The three Michelin-star chef says that his creative process involves distilling all his passions -- music, art and memory -- "into edible bites." Known for his cutting-edge vision, Bottura reimagines foods from his cultural heritage, like the aptly named "Crunchy Part of the Lasagna." The elaborately deconstructed dish attempts to recreate the taste of the burnt edges of his Italian grandmother's Parmigiano Reggiano crust -- "the first thing everybody would reach for . . . we are trying to connect you back to that joy."
In a humorous post-modern video, Bottura cooked and served this dish to a robot in a sound-proofed room full of microphones. At the climax of the video, Bottura crunchily tastes his creation and then whispers into the robot's ear, "How does that make you feel?" It is perhaps a comment on the new automated kitchens and robot chefs.

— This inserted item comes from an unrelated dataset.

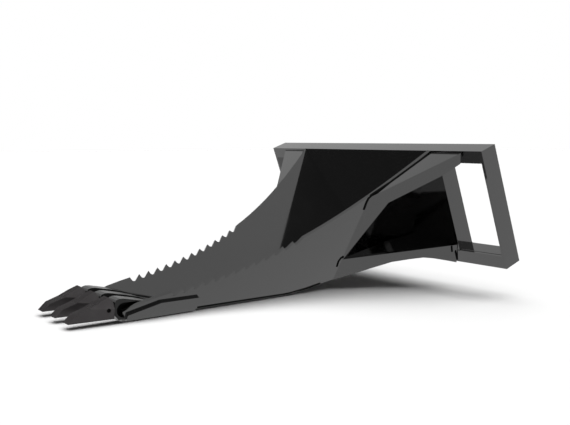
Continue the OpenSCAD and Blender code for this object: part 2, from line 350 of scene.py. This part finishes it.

Too often networking devolves into superficial glad-handing or clumsy grasping to procure clients or investors -- rather than a genuine effort to make true connection. Today's successful entrepreneur must develop curiosity about others and learn to form meaningful connections with people who are very different from themselves. New ideas come from people outside your circle.
Everyone knows that making connections is essential in the business world, but it isn't only human beings that today's entrepreneur needs to be able to connect with -- connection of ideas and industries is also critical. Creativity is, as Steve Jobs put it, "just connecting things."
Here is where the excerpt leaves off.